You may also enjoy hearing Sir Paul himself singing the song acapella with Straight No Chaser.
There are also some less reverent takes out there. Michael M imagines how the song would sound if the only lyrics were “the moon is right”.
Hip-hop producers are drawn to the synths, and there have been some nice sample flips. I like Simply by De La Soul.
Surprisingly, the instrumental pairs very well with Biggie Smalls’ Big Poppa.
The samples and remixes get their resonance from the fact that Wonderful Christmastime has attained iconic status, even in the face of sustained mockery. In his ranking of all 214 Beatles songs, Bill Wyman says: “Paul McCartney is one of the most remarkable, and luckiest, people of the 20th century… More than any of the Beatles, and indeed more than just about anyone you can think of, he has radiated happiness and contentment (and not in a self-satisfied way) for most of his life.
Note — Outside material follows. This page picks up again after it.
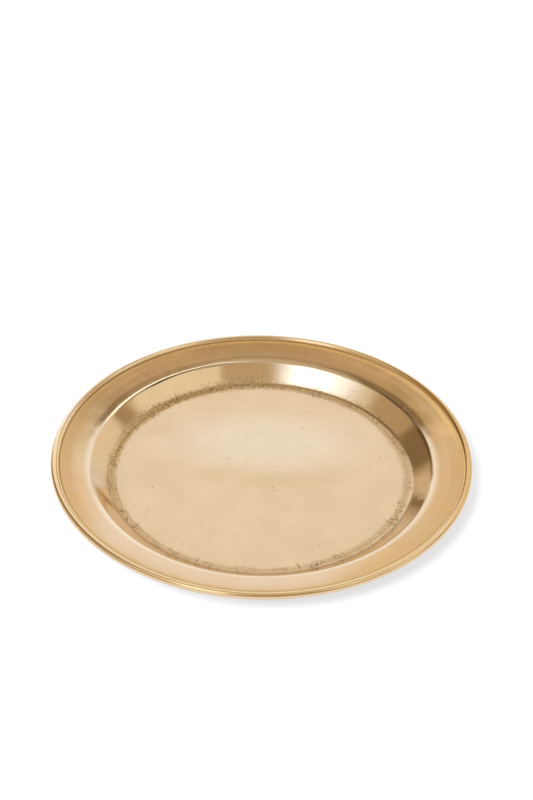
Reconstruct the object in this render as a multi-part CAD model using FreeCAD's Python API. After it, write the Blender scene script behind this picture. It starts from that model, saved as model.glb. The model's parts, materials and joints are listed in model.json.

"If Paul McCartney has a dark side, it is the voice inside him demanding that he dominate every genre of pop music with his cosmically pleasurable, almost ridiculously facile skills.” Wonderful Christmastime is a contented song. That can be annoying for people who look to pop music for danger or dissent. But if you want to be welcomed home, Paul McCartney is your guy.